Pointers are special to C & C++. There are pointers and there are pointers to pointers and there are pointers to pointers to pointers and then there are even more pointers to pointers to pointers to pointers ! It is not as silly as it sounds. In fact, pointers are very interesting when you sit on them. Before proceeding further, it becomes necessary, of course, to define them. Pointers hold the address of the memory location where a value resides. Although many a student considers pointers as difficult, tiresome and better left alone due to its complex concept, it is not exactly so. Pointers are the best and the easiest form of storage because more often than not you may need to change the capacity of a variable and pointers allow you to allocate dynamic memory for variables. Once you begin to use pointers, memory and its allocation and even your programming technique will change for the better. A pointer is a tool to be used sparingly and cautiously and only experienced programmers should employ pointers or the whole system may crash !

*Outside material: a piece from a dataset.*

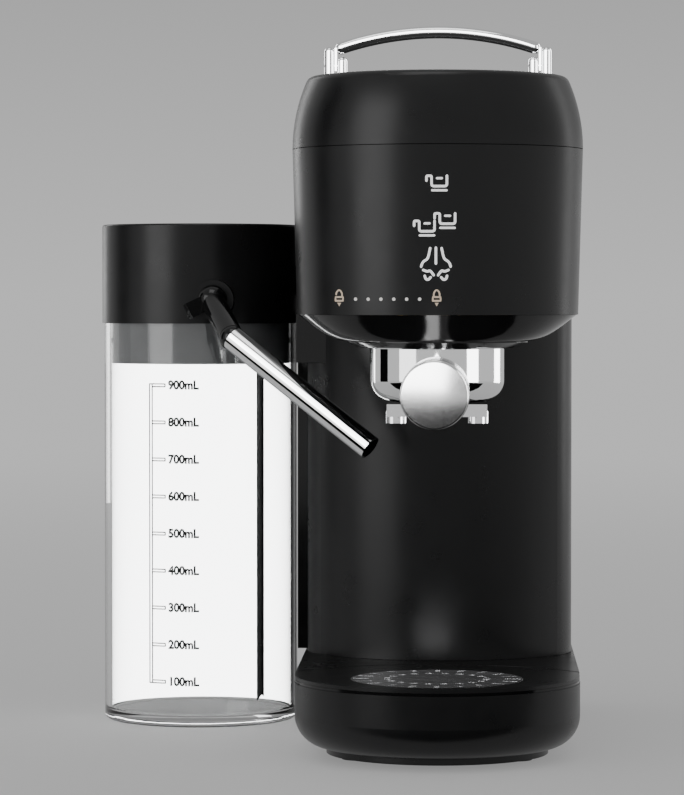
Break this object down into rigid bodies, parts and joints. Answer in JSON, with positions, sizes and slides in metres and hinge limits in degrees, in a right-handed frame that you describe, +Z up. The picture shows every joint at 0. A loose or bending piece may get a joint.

A pointer can be of any basic data type. A pointer variable is declared with an "*" as a prefix to an identifier. A pointer is dynamically allotted memory. That is, its capacity can vary according to the size of the data. A pointer can point to an object, to an array, to a structure or to a string variable and of course, a pointer can point to a function, too. The pointer to a function, as a concept, has been retained to explicitly design "delegate", a key concept in the .Net architecture & administration. A pointer is essentially used when size of data may vary at run-time. We can conclude by this assertion that such data can only be either text or an image or a buffer. A pointer is also used in complex data structures, which we shall discuss soon, like stacks, queues, binary trees or linked lists. We must take a break here from pointers and consider the above statement deeply. Why are there complex data structures if they are complex? It would seem logical to ignore them and go for the simpler data structures. But then, are there simpler data structures ? There are. In fact, it is out of these simple data structures, the complex data structures are formed. Due to complexities of a problem, simple data structures cave in and hence the complex data structures are used. We shall see how. But before that we need to understand the simple data structures, their need and their advantages and their limitations. The first in line of many simple data structures is a structure.

Structure

A structure is a group of related data members/variables/items. This group of variables are called members of the structure and they can be accessed only through a variable of type structure just like a variable of type int. If you are familiar with a database, structures will not be very difficult to understand. If you are not a record of all related data members are grouped together to form a structure. That is, a record of all the students of all the classes in a school can be maintained in a single structure since the data is related. A structure’s purpose can be defined as a collection of related data. For example, if a school needs to automate its operations, a structure called "studentsdetails" will easily solve the purpose. The structure shall be defined, in this case, as follows

struct studentsdetails{

char name;

int rollno;

char address;

int class;

char section;

};

And once such a structure has been defined, to access the members of the structure – name, address, class & section – a structure variable needs to be declared as below.

struct studentsdetails s;

where ‘s’ is the structure variable and the members of the structure (name,rollno,address,class,section) are assigned values as follows

s.name = "William Bell";

s.rollno=21;

s.address = "123, High street, Bangkok";

s.class=9;

s.section = ‘A’;

The data access through the usage of a structure becomes highly easy. Because of its nature, a structure is used more often for building complex data structures. Similar to a structure, there is another structure called a ‘union’.

Union

An union is exactly the same as a structure in definition, syntax and access but is defined with the keyword union. There is another major difference between an union and a structure, in that only one member of the union can contain a value at a given time whereas a structure provides storage for each of its members. The amount of storage space for the union is based upon the size of the largest member of the union.

union myunion{

int a;

char str[100];

float salary;

}union_var;

where union_var is the name of the union variable and 100 bytes of storage space will be allotted to the above union. Before going on to the complex data structures, let us quickly know about another data type called arrays.

Array

Arrays are known as derived data types chiefly because they can be of the basic data types hence they are understood as derived from these basic data types. Arrays are stored in contiguous memory locations and hence values in an array can be retrieved faster. But, an array also has a limitation in that, it can be of a fixed size only. This is because an array’s size has to be defined at the time of its declaration and cannot be modified dynamically. An array can be one-dimensional, two-dimensional or multi-dimensional. If you are familiar with matrices, a multi-dimensional array is just that – a combination of rows and columns. An array, if it is declared as int arr[100], is understood to be an array of type int, with its size being 100. An array starts with element 0 and ends at the 100^th element. An array can be of any basic data-type and can even be an array of pointers. An array can also be an array of objects. An array can store one digit or one character per element. As you must have understood by now, the simpler data structures are for handling basic I/O operations in a computer program. But real-life problems are not tailor-made to suit your convenience. Real-life problems can be numerous, varied and unpredictable. The makers of C have provided all kinds of data structures to possibly overcome any real-life problem regardless of its complexity. You can understand this provision like a city-planner making a master plan and leaving the architects to fill in the gaps with any type of house. The implementation depends on the programmer’s skills.